§ **Short problem**: Nothing but the lines from the one containing "Write part 5" down to the one containing "strap and patch", both included, should be echoed, and each exactly as it stands.

§ **Provided information**:
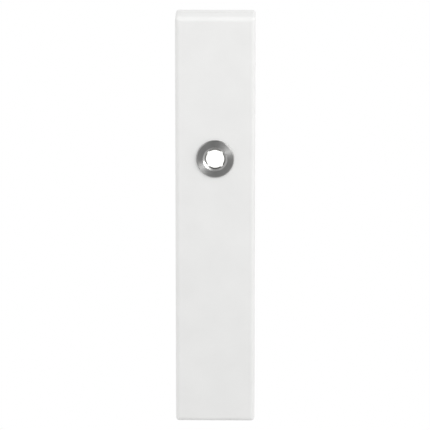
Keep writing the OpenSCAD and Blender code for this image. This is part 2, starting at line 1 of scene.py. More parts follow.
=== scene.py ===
"""Looks for a slim wall-mounted video doorbell, built as a Blender add-on around its CAD frame."""
import json
import math

import bmesh
import bpy
from bpy.props import FloatProperty, FloatVectorProperty, IntProperty, PointerProperty
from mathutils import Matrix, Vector


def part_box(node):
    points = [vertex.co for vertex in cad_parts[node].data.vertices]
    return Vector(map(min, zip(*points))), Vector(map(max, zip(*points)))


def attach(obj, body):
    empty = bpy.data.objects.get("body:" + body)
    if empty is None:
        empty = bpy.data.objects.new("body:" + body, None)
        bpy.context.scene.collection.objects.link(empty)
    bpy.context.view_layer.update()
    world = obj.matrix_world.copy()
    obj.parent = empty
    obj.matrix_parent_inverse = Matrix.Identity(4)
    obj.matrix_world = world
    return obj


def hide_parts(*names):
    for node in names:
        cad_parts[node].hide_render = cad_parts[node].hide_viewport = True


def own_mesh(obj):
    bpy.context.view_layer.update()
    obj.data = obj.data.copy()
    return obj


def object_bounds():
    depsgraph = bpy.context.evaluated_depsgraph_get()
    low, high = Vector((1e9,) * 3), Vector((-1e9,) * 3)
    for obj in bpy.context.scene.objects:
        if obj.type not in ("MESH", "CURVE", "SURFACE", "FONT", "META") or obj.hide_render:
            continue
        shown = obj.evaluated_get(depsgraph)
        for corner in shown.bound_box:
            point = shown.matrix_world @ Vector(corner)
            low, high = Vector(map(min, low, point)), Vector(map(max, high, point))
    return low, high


bl_info = {
    "name": "Video doorbell",
    "version": (1, 0, 0),
    "blender": (4, 5, 0),
    "location": "View3D > Sidebar > Doorbell",
    "description": "Builds the pieces, finishes and stage of a slim video doorbell",
    "category": "Object",
}

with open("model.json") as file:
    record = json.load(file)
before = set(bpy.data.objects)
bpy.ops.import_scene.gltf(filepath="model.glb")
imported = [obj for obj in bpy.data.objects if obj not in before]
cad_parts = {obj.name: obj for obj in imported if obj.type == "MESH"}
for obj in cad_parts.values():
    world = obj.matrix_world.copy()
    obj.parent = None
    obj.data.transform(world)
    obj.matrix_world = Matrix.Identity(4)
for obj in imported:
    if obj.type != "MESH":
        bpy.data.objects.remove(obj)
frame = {"nodes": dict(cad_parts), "record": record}
CAD_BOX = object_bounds()

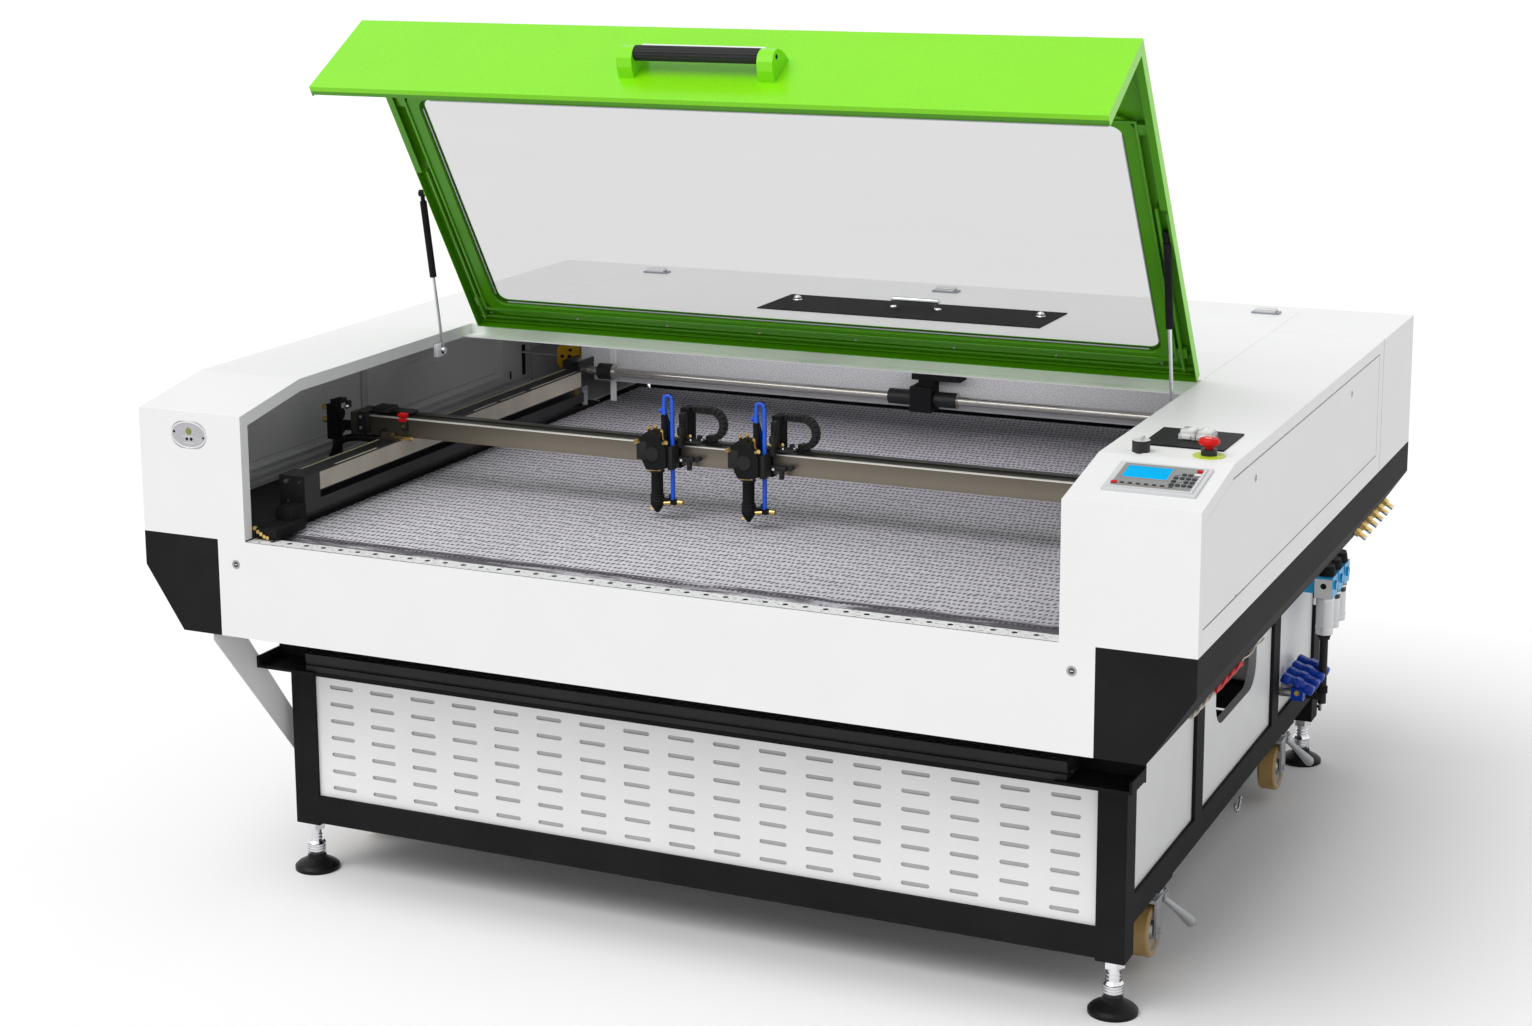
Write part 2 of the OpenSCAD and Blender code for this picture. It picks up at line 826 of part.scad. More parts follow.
module conveyor_bed() {
    table_top = belt_z - belt_t - clear;
    color(pale) at_front() {
        difference() {
            both_sides() {
                block([bed_in, sheet, bed_low], [bed_out, rear_roller_y + 65, table_top - table_t]);
                for (y = [leg_front + tube + 100, (leg_front + rear_leg_y) / 2, rear_leg_y - 150])
                    block([bed_out, y - 30, table_top - 38], [leg_in, y + 30, table_top - table_t]);
                block([bed_in, 50, table_top - table_t], [bed_in + 14, 110, housing_z - 2]);
            }
            for (y = [roller_front, rear_roller_y])
                rod_x(-half_w, half_w, y, roller_z, journal_d + 2 * fit);
            both_sides() block(
                [bed_in - eps, -eps, housing_z - 26],
                [bed_out + eps, sheet + lip_d + 1, housing_z + eps]
            );
        }
        block(
            [-bed_out, roller_front + 64, table_top - table_t],
            [bed_out, rear_roller_y - 64, table_top]
        );
    }
}

module roller(y) {
    color(steel) {
        difference() {
            rod_x(-half_belt + 5, half_belt - 5, y, roller_z, roller_d);
            rod_x(-half_belt + 15, half_belt - 15, y, roller_z, roller_d - 10);
        }
        rod_x(-bed_out - 4, bed_out + 4, y, roller_z, journal_d);
    }
}

module front_roller() {
    at_front() roller(roller_front);
}

module rear_roller() {
    at_front() roller(rear_roller_y);
}

module conveyor_motor() {
    y = rear_roller_y;
    color(black) at_front() {
        difference() {
            union() {
                block([bed_out, y - 45, roller_z - 75], [leg_in - clear, y + 40, roller_z + 40]);
                block([bed_out, y - 45, roller_z - 75], [bed_out + 56, y + 40, roller_z - 5]);
            }
            rod_x(bed_out - eps, bed_out + 8, y, roller_z, journal_d + 2);
        }
        rod_y(y - 190, y - 45, bed_out + 31, roller_z - 40, 54);
    }
}

// Guide rails and their drive

module guide_rail() {
    rear = shaft_y - 40;
    block([rail_in, rail_front + rail_bracket, rail_z - rail_h], [rail_out, rear, rail_z]);
    block([rail_in - 5, rail_front, rail_z - 82], [rail_out + 10, rail_front + rail_bracket, rail_z]);
    block([rail_in + 25, rail_front + 20, floor_z], [rail_out - 5, rear, rail_z - rail_h]);
    block([rail_in - 5, rail_front + 25, floor_z + 24], [rail_in, rear, rail_z - rail_h - 14]);
    block([rail_in, rail_front + 25, floor_z + 30], [rail_in + 25, rear, floor_z + 36]);
    difference() {
        for (x = [rail_in, rail_out - 6])
            block([x, rear - 10, rail_z - rail_h], [x + 6, shaft_y + 28, shaft_z + 30]);
        rod_x(rail_in - eps, rail_out + eps, shaft_y, shaft_z, shaft_d + 2 * fit);
    }
}

module guide_rails() {
    color(black) at_front() both_sides() guide_rail();
}

module drive_shaft() {
    color(steel) at_front() {
        rod_x(-rail_out - 5, rail_out + 5, shaft_y, shaft_z, shaft_d);
        both_sides() {
            rod_x(rail_in - 73, rail_in - 32, shaft_y, shaft_z, shaft_d + 20);
            rod_x(rail_in + 10, rail_out - 10, shaft_y, shaft_z, shaft_d + 14);
        }
        rod_x(-22, 38, shaft_y, shaft_z, shaft_d + 16);
        rod_x(97, 155, shaft_y, shaft_z, shaft_d + 16);
    }
}

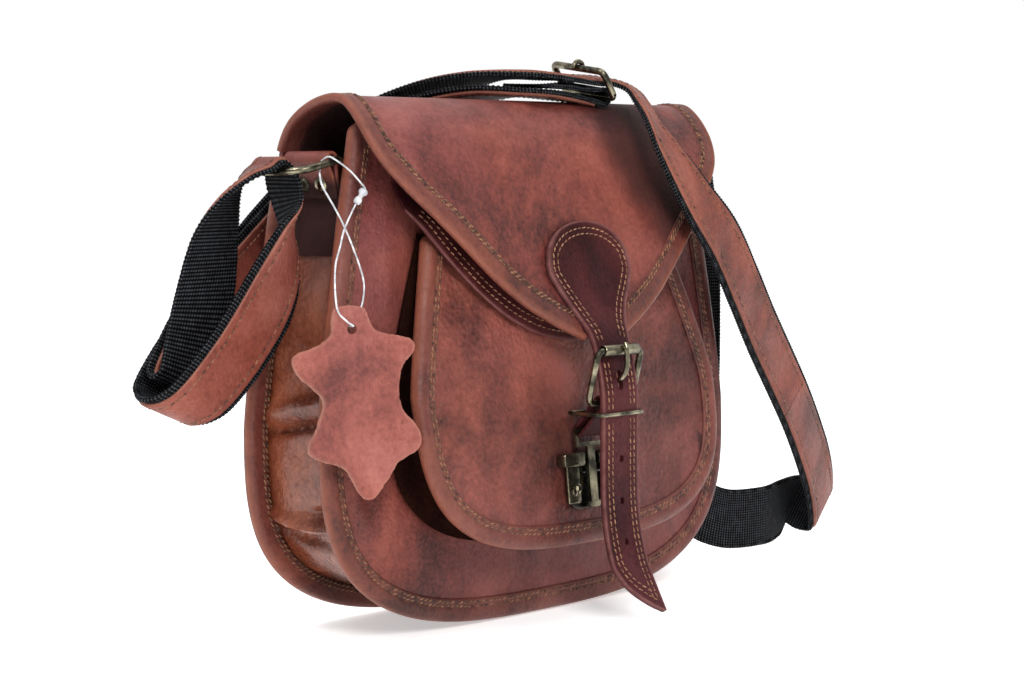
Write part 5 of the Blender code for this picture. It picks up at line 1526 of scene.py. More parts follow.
@dataclass
class Closure:
    """The strap and patch on the flap, its roller buckle, tab, keeper and pinch clip."""

    finishes: Finishes
    flap: Flap
    width: float = 24.5 * MM
    wall: float = 2.4 * MM
    wire_radius: float = 1.6 * MM
    roller_radius: float = 2.7 * MM
    seams: tuple[float, ...] = (3.3 * MM, 6.0 * MM)
    inside: float = 27.5 * MM
    prong_at: float = 0.466 * FLAP_HIGH
    holes: tuple[float, ...] = (0.316 * FLAP_HIGH, 0.235 * FLAP_HIGH, 0.158 * FLAP_HIGH)
    roller: Vector = field(default_factory=lambda: Vector((0, -1.7600 * DEPTH, 0.5240 * FLAP_HIGH)))
    heel: Vector = field(default_factory=lambda: Vector((0, -1.6560 * DEPTH, 0.4230 * FLAP_HIGH)))
    rows: list = field(default_factory=list)

    def __post_init__(self) -> None:
        """Lay the strap's middle line on the flap and down to its point."""
        knots = []
        for up, half, lift in PATCH_ROWS:
            z = up * FLAP_HIGH
            seat = self.flap.face_y(0, z) - 0.2 * MM
            knots.append((seat - self.wall - lift * 1.6 * MM, z, half * self.width))
        for up, forward, half in CLOSURE_ROWS:
            knots.append((-forward * DEPTH, up * FLAP_HIGH, half * self.width))
        self.rows = smooth(knots, 1.2 * MM)

    def at_height(self, z: float) -> tuple[float, float]:
        """Y of the outer face and half the width at a height."""
        for (y, high, half), (after_y, low, after) in zip(self.rows, self.rows[1:]):
            if z >= low:
                t = min(max((high - z) / max(high - low, 1e-6), 0.0), 1.0)
                return y + (after_y - y) * t, half + (after - half) * t
        return self.rows[-1][0], self.rows[-1][2]

    def point(self, x: float, z: float) -> Vector:
        """A point of the outer face, slightly crowned; the knots of its patch follow the flap's curve."""
        y, _ = self.at_height(z)
        crown = 0.25 * MM * math.cos(min(abs(x) / (self.width / 2), 1.0) * math.pi / 2)
        return Vector((x, y - crown, z))

    def skew(self, z: float, half: float) -> float:
        """How far the pointed end's middle lies to the right."""
        return max(self.width / 2 - half, 0.0) * 0.96 if z < 0.036 else 0.0

    def outline(self) -> list[Vector]:
        """The strap's edge in the XZ plane, from the tip up the left side, over the top and down."""
        left = [Vector((self.skew(z, half) - half, 0, z)) for _, z, half in self.rows]
        right = [Vector((self.skew(z, half) + half, 0, z)) for _, z, half in self.rows]
        return left[::-1] + right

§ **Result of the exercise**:
Write part 5 of the Blender code for this picture. It picks up at line 1526 of scene.py. More parts follow.
@dataclass
class Closure:
    """The strap and patch on the flap, its roller buckle, tab, keeper and pinch clip."""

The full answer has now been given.